Ingredients

  • 4 cups chicken stock
  • 4 boneless skinless chicken breasts (about 5 oz each)
  • 1 jalapeno pepper
  • 1 garlic clove
  • 1 (12 ounce) jar salsa
  • 1 cup shredded low-fat cheddar cheese
  • 1/2 cup shredded low-fat monterey jack cheese
  • 1/2 cup chopped fresh cilantro
  • 1 (2 1/4 ounce) can sliced black olives, drained
  • 1 (16 ounce) can traditional enchilada sauce
  • 1 (16 ounce) can green enchilada sauce
  • Mexican hot sauce
  • cayenne pepper
  • vegetable oil cooking spray
  • 8 corn tortillas (6 inches across)

Method

  • Heat oven to 425°.
  • In a medium pot, boil stock, chicken, jalapeno and garlic 15 minutes or until chicken is cooked through.
  • Strain chicken, run cold water over it and shred into a bowl.
  • Mix in salsa and set aside.
  • In a separate bowl, combine cheddar, 1/4 cup Monterey Jack, cilantro and olives; set aside.

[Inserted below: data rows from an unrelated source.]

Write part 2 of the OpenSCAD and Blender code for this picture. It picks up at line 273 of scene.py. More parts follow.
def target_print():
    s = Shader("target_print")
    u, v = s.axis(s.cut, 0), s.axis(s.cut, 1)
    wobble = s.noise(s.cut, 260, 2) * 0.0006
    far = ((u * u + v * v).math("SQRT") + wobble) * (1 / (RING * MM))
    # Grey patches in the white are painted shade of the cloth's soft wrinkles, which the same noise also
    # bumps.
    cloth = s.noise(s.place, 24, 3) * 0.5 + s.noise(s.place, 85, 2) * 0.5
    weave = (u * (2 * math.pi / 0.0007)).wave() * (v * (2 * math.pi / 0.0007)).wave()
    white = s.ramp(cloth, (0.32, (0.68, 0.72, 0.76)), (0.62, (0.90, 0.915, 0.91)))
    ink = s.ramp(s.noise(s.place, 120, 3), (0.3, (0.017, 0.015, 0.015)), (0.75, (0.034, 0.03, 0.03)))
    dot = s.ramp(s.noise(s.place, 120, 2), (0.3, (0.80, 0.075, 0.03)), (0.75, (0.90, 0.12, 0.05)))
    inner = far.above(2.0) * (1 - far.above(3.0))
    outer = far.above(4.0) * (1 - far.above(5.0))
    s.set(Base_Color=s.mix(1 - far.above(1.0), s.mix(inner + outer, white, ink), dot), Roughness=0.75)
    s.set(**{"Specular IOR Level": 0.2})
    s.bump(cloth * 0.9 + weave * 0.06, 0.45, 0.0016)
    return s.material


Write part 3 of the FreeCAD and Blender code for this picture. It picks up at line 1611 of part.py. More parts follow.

  • In a large pot over medium heat, combine enchilada sauces and add Mexican hot sauce and cayenne to taste.
  • Stir until simmering.
  • Set aside.
  • Coat an 11" x 13" casserole pan with nonstick spray.

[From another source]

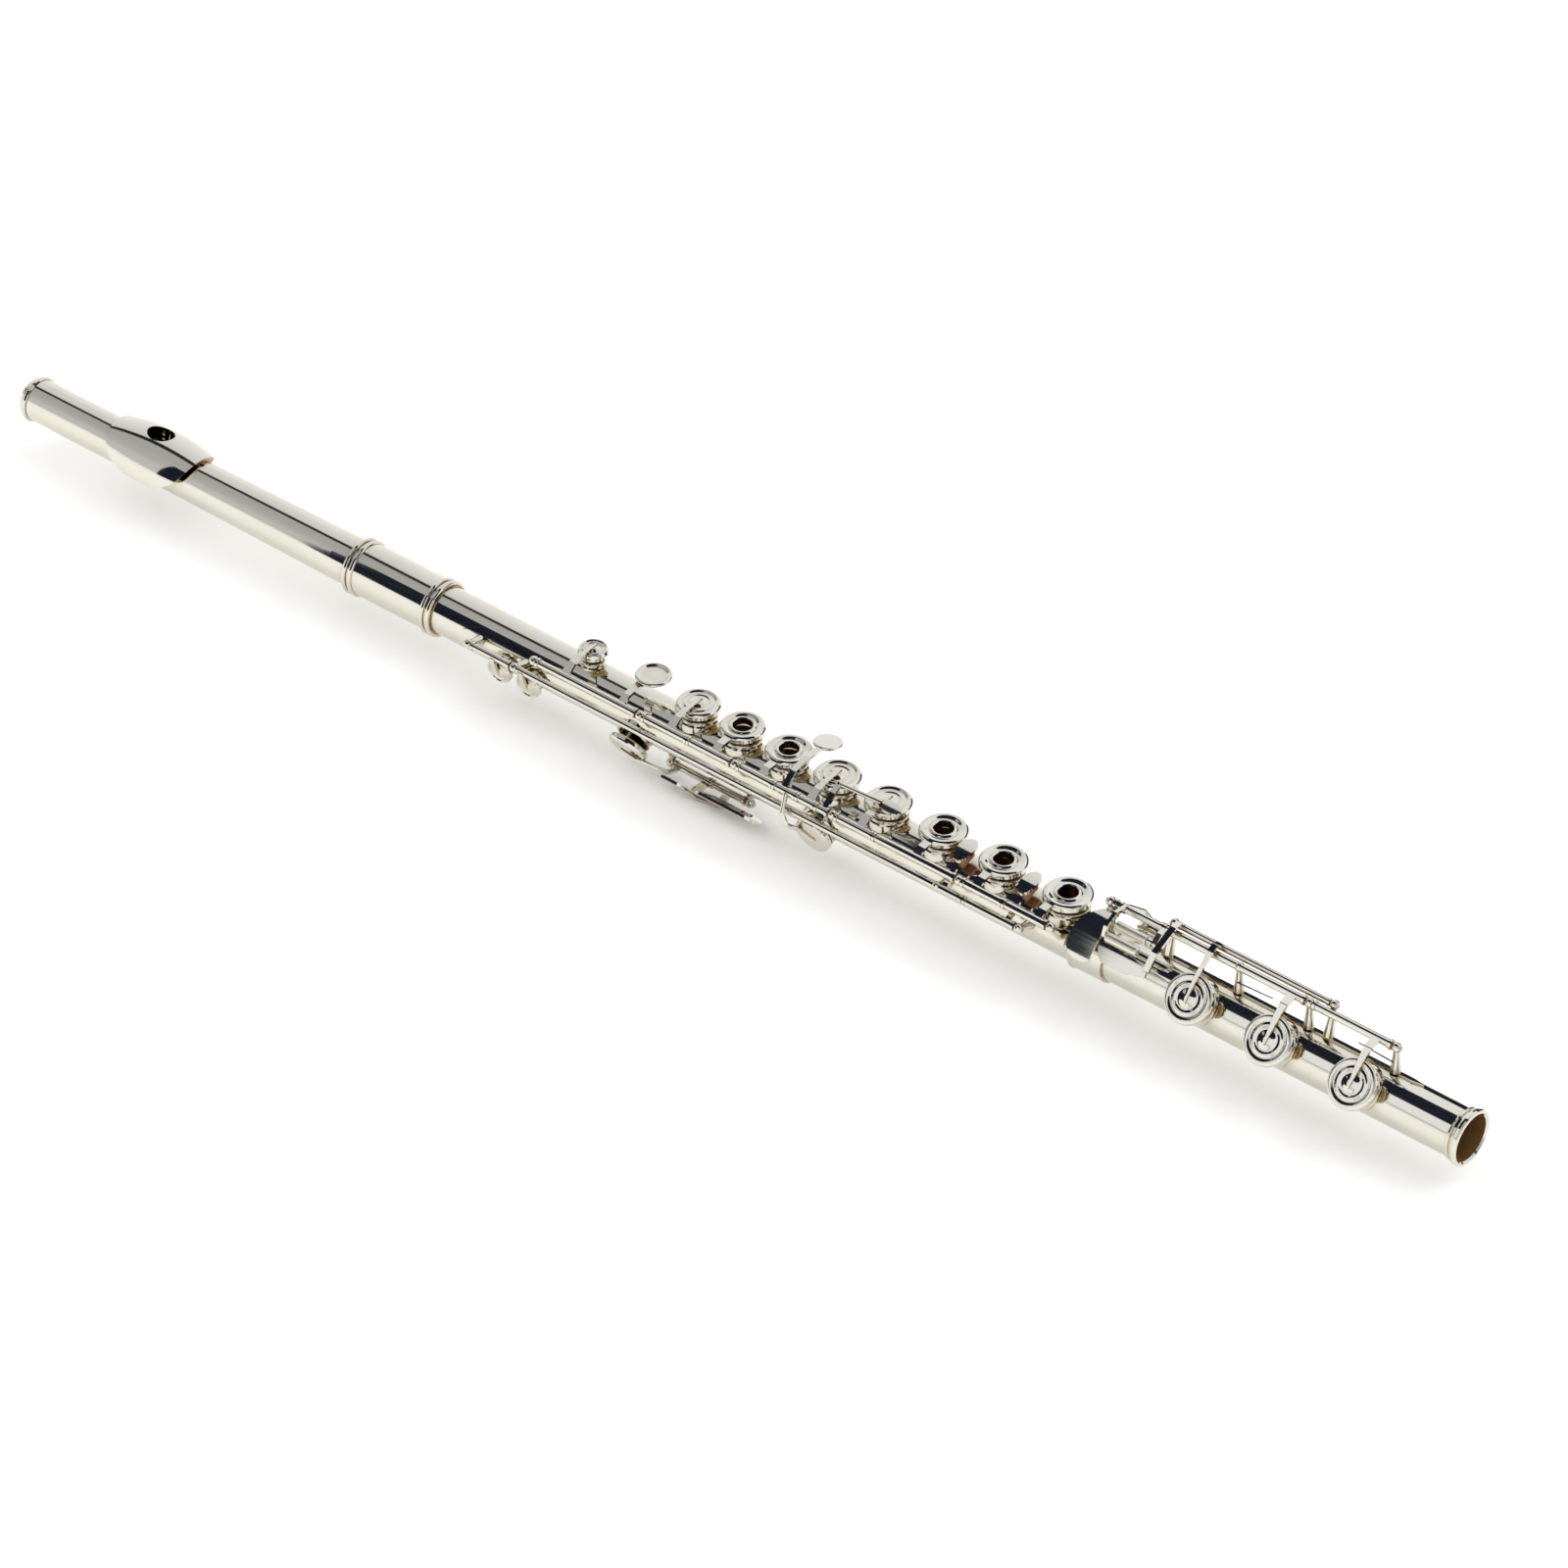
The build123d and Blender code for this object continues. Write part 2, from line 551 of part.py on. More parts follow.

  • Microwave tortillas 20 seconds.
  • Place small handfuls of cheese mixture and chicken in center of each tortilla, roll up and place in pan, seam side down.
  • Sprinkle with remaining cheese mixture.
  • Ladle on sauce, then add remaining 1/4 cup Monterey Jack.
  • Bake 20 minutes. Serve with remaining sauce on the side.